[TASK REQUIREMENTS]
Your task is to copy a single run of lines that starts at the line with "bpy.data.objects.remove(obj)" and stops at the line with "LENS_MM = 115.66", keeping both ends. Copy nothing else.

[DATASET EXCERPT]
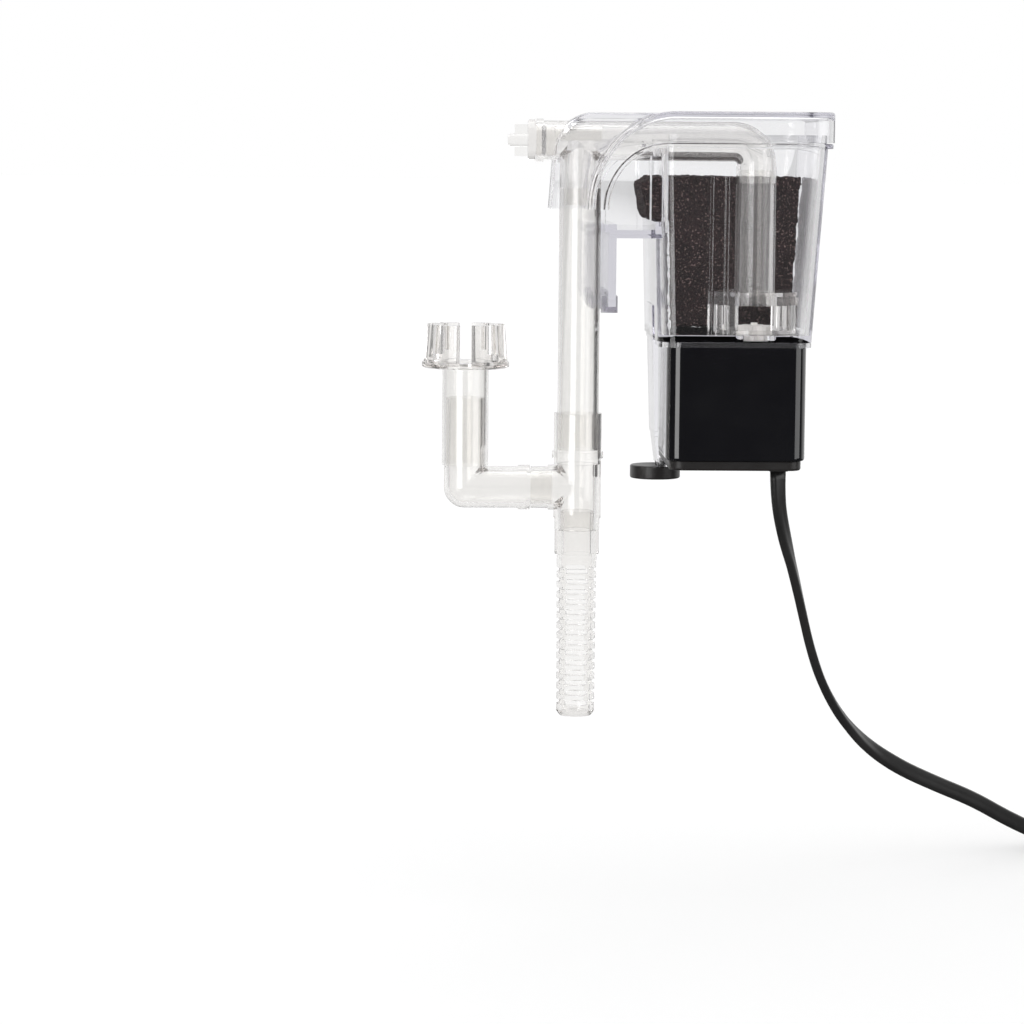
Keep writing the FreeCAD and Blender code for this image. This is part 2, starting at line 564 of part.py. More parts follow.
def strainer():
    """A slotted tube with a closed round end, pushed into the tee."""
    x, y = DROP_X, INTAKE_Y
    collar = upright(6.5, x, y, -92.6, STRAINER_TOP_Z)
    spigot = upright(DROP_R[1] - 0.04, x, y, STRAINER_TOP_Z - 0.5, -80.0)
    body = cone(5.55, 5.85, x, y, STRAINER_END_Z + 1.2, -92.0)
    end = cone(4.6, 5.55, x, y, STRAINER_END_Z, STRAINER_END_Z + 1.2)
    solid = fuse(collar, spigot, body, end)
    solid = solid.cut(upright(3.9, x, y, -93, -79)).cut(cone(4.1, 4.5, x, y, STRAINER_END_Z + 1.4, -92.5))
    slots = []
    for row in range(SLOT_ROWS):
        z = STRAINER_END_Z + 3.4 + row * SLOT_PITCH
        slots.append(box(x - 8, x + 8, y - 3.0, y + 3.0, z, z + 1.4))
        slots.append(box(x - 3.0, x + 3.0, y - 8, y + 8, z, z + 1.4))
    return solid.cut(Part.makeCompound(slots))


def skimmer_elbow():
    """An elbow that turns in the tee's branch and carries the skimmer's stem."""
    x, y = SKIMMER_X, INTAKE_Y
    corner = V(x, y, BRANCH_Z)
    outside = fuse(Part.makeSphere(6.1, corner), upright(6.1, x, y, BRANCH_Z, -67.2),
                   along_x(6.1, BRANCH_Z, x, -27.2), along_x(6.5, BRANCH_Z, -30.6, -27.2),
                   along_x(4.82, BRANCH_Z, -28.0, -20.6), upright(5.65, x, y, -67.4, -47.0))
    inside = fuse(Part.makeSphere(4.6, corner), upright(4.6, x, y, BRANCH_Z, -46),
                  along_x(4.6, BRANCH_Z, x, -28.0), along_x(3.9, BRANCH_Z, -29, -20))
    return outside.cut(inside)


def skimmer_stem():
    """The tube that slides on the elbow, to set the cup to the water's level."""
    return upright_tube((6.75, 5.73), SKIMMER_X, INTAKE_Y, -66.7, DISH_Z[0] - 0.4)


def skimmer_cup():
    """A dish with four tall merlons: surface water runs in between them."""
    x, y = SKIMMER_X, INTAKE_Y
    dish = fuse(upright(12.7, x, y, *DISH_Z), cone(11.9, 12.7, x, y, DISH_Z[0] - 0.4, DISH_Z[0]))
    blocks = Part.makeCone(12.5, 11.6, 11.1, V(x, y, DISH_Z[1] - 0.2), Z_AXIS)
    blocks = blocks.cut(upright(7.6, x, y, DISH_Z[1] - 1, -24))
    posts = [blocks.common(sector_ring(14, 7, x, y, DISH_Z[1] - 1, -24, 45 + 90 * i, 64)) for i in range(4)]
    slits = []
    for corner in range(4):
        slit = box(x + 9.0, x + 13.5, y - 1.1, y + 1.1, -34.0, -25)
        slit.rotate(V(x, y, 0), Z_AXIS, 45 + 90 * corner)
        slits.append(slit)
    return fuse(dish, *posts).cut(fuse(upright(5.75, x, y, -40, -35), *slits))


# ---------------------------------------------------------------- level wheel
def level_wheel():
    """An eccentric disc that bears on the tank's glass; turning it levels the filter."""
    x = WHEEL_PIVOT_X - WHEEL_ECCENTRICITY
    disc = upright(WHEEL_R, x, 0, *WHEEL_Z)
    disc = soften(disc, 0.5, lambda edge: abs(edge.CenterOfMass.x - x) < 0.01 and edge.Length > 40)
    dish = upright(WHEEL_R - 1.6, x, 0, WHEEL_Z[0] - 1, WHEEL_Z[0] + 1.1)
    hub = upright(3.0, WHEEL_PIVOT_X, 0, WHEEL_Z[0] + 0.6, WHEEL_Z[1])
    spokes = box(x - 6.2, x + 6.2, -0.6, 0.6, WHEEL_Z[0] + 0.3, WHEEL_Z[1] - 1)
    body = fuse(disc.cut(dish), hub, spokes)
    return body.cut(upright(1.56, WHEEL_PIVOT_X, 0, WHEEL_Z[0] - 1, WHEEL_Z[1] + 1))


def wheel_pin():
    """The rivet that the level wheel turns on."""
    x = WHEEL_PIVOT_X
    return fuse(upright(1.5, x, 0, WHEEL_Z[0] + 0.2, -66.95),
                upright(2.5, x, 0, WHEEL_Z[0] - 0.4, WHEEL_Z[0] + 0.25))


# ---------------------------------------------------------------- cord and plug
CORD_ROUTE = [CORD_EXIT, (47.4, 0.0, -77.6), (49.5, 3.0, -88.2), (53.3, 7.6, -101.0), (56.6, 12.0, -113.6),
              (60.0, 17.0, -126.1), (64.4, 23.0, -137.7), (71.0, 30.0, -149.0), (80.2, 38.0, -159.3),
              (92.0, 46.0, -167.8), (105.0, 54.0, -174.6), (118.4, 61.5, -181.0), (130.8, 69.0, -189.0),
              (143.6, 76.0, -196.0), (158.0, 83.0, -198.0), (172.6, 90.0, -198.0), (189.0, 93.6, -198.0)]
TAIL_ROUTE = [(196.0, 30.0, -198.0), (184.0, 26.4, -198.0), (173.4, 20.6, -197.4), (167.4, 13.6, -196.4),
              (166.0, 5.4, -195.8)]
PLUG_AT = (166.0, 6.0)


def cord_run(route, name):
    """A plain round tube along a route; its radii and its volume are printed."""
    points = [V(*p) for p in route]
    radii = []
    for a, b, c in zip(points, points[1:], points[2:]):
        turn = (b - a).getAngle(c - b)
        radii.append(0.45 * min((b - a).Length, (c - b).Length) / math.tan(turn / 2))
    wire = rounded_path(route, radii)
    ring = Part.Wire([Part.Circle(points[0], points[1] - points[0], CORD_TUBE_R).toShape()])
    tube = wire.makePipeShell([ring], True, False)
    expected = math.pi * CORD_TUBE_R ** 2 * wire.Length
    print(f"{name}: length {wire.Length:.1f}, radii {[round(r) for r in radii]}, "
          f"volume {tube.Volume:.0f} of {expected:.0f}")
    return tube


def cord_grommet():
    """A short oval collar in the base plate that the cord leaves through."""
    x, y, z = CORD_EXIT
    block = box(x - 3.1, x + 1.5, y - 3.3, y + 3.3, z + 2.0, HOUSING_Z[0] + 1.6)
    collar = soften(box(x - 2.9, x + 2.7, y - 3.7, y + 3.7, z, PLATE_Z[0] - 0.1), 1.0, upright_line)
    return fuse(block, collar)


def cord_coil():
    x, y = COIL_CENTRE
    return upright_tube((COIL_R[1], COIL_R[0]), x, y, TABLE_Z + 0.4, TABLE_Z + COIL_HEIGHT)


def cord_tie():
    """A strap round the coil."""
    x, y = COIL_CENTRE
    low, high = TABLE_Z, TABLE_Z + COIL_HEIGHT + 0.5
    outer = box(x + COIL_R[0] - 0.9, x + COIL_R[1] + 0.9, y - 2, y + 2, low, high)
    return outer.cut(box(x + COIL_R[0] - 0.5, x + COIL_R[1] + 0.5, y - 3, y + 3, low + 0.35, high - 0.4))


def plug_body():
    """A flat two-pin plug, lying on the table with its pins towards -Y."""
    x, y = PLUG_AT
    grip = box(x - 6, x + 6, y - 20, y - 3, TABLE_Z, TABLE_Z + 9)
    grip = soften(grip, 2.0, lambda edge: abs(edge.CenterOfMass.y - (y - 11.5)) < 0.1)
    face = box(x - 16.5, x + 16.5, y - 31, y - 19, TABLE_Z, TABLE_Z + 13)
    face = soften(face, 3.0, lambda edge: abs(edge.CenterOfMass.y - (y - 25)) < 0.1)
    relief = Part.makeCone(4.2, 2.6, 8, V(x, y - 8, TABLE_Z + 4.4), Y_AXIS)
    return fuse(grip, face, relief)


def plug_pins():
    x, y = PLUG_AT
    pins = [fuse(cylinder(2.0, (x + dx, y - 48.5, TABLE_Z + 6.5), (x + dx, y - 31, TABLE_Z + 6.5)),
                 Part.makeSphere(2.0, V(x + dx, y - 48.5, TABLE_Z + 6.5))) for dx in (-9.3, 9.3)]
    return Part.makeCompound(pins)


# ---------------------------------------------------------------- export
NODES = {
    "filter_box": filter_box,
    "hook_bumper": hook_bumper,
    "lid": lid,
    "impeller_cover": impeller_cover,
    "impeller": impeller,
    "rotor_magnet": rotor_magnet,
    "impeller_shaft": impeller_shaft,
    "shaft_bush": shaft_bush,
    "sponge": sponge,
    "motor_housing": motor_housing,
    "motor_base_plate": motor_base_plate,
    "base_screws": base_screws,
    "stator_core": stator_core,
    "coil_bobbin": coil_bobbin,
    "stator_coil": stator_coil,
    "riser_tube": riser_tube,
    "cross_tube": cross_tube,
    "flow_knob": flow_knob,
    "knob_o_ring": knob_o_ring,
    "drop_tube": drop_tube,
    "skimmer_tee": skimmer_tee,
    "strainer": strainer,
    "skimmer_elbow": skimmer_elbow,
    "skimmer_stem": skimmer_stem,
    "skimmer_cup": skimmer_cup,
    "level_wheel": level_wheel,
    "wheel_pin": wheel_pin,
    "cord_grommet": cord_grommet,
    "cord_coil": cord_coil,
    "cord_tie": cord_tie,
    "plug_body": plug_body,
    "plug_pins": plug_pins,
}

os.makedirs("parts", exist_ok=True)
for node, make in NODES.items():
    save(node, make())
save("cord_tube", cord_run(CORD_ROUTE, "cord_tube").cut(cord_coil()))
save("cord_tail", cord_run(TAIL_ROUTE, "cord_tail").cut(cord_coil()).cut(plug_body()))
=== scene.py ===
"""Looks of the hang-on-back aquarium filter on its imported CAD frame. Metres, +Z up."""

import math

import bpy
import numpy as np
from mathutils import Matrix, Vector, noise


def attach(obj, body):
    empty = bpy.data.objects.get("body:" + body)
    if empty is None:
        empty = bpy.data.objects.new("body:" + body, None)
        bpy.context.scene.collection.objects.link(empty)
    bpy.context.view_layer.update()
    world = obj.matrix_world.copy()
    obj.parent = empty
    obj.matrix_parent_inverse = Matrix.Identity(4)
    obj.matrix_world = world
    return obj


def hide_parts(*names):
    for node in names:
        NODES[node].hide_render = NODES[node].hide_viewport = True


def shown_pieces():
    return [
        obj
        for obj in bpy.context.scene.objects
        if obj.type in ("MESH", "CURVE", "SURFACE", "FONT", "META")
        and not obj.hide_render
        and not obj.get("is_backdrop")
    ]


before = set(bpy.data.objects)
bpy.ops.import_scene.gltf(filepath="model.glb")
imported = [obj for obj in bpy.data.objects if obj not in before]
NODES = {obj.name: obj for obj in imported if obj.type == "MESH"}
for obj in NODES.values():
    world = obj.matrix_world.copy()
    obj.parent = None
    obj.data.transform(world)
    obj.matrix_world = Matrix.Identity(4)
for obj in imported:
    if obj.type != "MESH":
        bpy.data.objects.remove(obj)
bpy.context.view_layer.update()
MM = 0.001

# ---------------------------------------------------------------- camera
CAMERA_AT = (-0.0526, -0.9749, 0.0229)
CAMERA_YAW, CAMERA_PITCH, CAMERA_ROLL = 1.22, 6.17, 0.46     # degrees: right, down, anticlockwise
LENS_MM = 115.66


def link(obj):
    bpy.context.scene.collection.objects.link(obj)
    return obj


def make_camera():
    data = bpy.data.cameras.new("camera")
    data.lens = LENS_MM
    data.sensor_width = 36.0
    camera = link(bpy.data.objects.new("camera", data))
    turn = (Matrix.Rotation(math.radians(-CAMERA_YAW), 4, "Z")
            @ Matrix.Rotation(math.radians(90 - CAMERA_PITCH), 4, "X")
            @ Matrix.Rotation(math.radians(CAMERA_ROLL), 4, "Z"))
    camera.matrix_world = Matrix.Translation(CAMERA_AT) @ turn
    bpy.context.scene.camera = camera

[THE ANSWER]
        bpy.data.objects.remove(obj)
bpy.context.view_layer.update()
MM = 0.001

# ---------------------------------------------------------------- camera
CAMERA_AT = (-0.0526, -0.9749, 0.0229)
CAMERA_YAW, CAMERA_PITCH, CAMERA_ROLL = 1.22, 6.17, 0.46     # degrees: right, down, anticlockwise
LENS_MM = 115.66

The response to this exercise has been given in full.